I think Johnson singing in a high register sounds odd to the modern ear, but it wasn't at all unusual for the period. Elmore James knew Robert Johnson and his version of Dust My Broom certainly doesn't sound like he was inspired by an 80% version of Robert Johnson.

racer2c
10-26-10, 10:00 PM
I think the 20% number is too high but if the cutter was running at 72 instead of 78 that is 10% right there. Since all the tracks we have are consistent and they were engineered by the same person I'm thinking his equipment ran at a lower rpm, hell back then his electricity could have been a lower than spec voltage. Things were not dialed in that well in the 30's.

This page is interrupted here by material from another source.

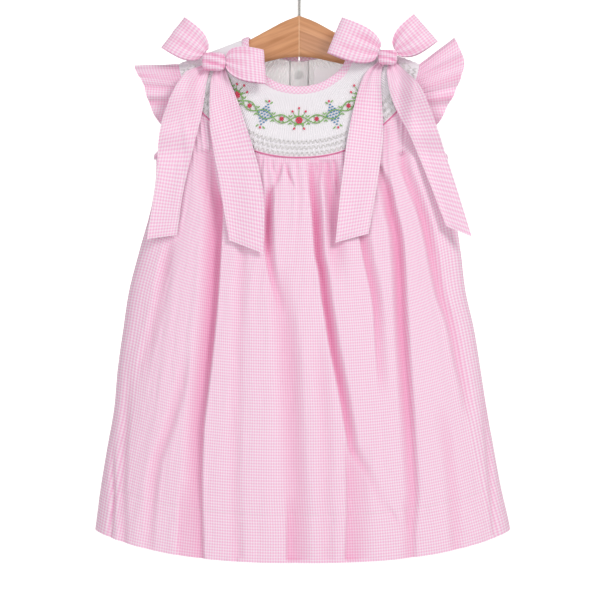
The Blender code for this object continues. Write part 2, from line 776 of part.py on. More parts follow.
def build():
    for old in list(bpy.data.objects):
        bpy.data.objects.remove(old)
    hanger_wood()
    hanger_hook()
    bib_front()
    bib_piping()
    for name, hand in (("back_left", -1), ("back_right", 1)):
        bib_back(name, hand)
    placket()
    for number, drop in enumerate(BUTTON_DROPS, 1):
        button("button_{}".format(number), drop)
    label()
    neck_binding()
    skirt("skirt_front", FRONT, FRONT_FOLDS, 3, SKIRT_ROWS)
    skirt("skirt_back", BACK, BACK_FOLDS, 2, BACK_ROWS)
    for name, hand in (("left", -1), ("right", 1)):
        ruffle("ruffle_" + name, hand)
        arm_binding("arm_binding_" + name, hand)
    bows()


build()
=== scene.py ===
"""Finished pieces of a smocked dress on its hanger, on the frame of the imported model.

The file is an add-on that also runs as a script: each group of pieces is an operator, the sizes
and colours are properties, and the sidebar has a panel for both. Lengths in the tables are in
millimetres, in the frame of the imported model, and become metres where a mesh is made.
"""

from math import asin, atan, cos, degrees, floor, hypot, pi, radians, sin, sqrt

import bmesh
import bpy
from bpy.props import FloatProperty, FloatVectorProperty
from mathutils import Matrix, Vector
from mathutils.noise import noise


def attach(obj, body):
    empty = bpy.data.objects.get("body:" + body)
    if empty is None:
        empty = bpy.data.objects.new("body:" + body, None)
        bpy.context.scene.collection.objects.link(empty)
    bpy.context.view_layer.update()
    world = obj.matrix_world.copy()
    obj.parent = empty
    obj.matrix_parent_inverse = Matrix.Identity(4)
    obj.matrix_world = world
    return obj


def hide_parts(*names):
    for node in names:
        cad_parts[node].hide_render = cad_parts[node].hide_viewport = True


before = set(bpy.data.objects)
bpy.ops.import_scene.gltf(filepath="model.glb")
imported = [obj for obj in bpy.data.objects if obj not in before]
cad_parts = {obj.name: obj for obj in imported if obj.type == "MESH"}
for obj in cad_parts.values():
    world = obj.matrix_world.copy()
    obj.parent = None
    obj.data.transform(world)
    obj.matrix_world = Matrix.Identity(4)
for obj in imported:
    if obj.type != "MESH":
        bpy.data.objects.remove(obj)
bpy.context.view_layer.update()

bl_info = {
    "name": "Smocked dress on a hanger",
    "version": (1, 0, 0),
    "blender": (4, 5, 0),
    "location": "View3D > Sidebar > Dress",
    "description": "Builds the finished pieces, materials, light and camera of a smocked dress",
    "category": "Object",
}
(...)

Exactly. Some students of the genre believe Robert J played an open G tuning with a capo. A capo is clearly seen in the few pictures of him. I grabbed my acoustic tonight, tuned to a perfect standard tuning and identified the lowest note from DM's link above to be a bit sharp of a low G. It wasn't quite a true G# however. Played at actual speed that should land in the A root, which would be quite high for an open tuned slide.
In my opinion, considering the era, the self taught aspect of musicianship, I think it reasonable to consider that the music that was produced in that period came from the heart, soul...where the instrument was an extension of the man, tuned to the feel of they day, played by the feel of the moment. Rarely, if ever duplicated in a modern sense. If the humid Mississippi summer days detuned Roberts strings, then a quick tune up from wherever the E string fell was good enough.

Whether it's 5% or 20%, I'm pretty much sold on the idea that the recordings could be faster than 'actual' speed, but since each song was played by feel rather than structure, I think Mr Johnson would think this a silly discussion. Interesting though!

JohnHKart
10-30-10, 05:06 AM
What a great thread! Mindblowing stuff. Thanks very much!!! It sucks that albums like The Doors were ruined by a tape machine failure. Several songs in the machine started slowing down, so what we usually hear now (such as Light My Fire, Crystal Ship) is the wrong tempo and keys (slower and dopier than at the right pitch and speed). It's correct on the box sets, but only on the DVD audio.